The Pristine survey XXIV: The Galactic underdogs -- Dynamic tales of a Milky Way metal-poor population

Abstract

Through the chemodynamical characterisation of metal-poor stars, one can efficiently probe the early history of the Milky Way. We aim at decontaminating a sample of 3M giant stars with Gaia DR3 XP-based Pristine-Gaia metallicities, to investigate a subset of very metal-poor stars ([Fe/H] < -1.7) with disc-like orbits. We construct a statistically robust sample of 36 000 very metal-poor giants, using APOGEE and LAMOST to estimate and remove contamination from high Vφ stars. We investigate the spatial and kinematic properties of the decontaminated sample, using Vφ and the action space, both powerful to disentangle stellar populations. As in previous works, we find a pronounced asymmetry in Lz and Vφ in favour of prograde stars. This excess is mostly made of prograde-planar stars (10% of the very metal-poor population), and contains stars with Vφ > 180 km s-1 and Zmax < 1.5 kpc, down to [Fe/H] = -2.9 at a 2σ confidence level.
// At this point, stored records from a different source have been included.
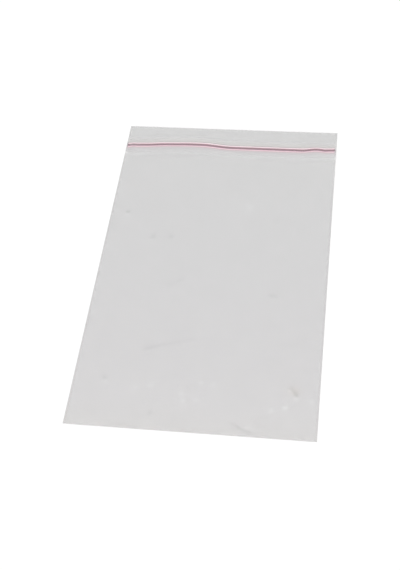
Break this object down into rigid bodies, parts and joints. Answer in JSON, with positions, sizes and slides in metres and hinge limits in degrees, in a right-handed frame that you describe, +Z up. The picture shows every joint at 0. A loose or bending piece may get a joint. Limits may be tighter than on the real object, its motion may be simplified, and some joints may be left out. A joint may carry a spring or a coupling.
{
  "type": "self-seal plastic bag",
  "caption": "Clear plastic film bag, folded at the bottom and welded at both sides, closed near its open mouth by a press-together zip with a red rib; empty and lying flat.",
  "frame": {"origin": "on the underside, under the middle of the bag as it lies", "axes": "+X across the bag, +Y from the bottom fold to the open mouth, +Z up from the surface it lies on"},
  "size_m": [0.15, 0.2504, 0.0042],
  "materials": {
    "clear_film": "clear, slightly hazy blown film",
    "red_polythene": "extruded, satin",
    "clear_polythene": "extruded, clear"
  },
  "bodies": {
    "root": {"bag_film": "clear_film", "rib_strip": "red_polythene", "jaw_strip": "clear_polythene"}
  },
  "joints": []
}
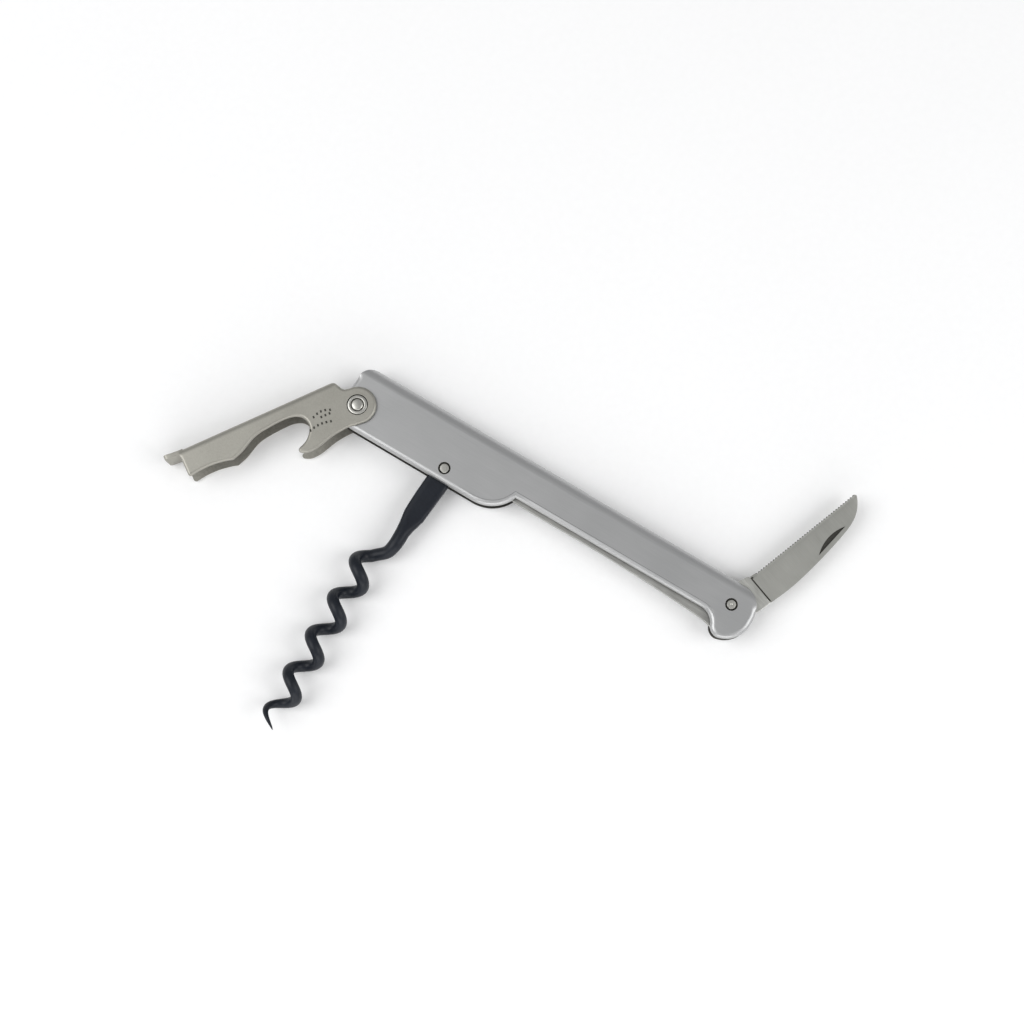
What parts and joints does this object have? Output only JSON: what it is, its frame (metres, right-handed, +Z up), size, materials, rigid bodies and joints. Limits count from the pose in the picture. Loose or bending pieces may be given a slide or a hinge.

While the overall orbital distributions of our sample match that of a halo, the highly prograde and planar subset (2% of the very metal-poor population) also bears characteristics classically associated with a thick disc, i.e., a spatial distribution compatible with a short-scaled thick disc, and a thick disc-like Zmax - Rmax distribution. Additionally, assuming a stationary or prograde halo with Vφ 30-40 km.s-1 is not sufficient to suppress the kinematic signature of the highly prograde and planar subset. These results rule out any link with a thin disc, and instead, support a contribution from a metal-weak thick disc.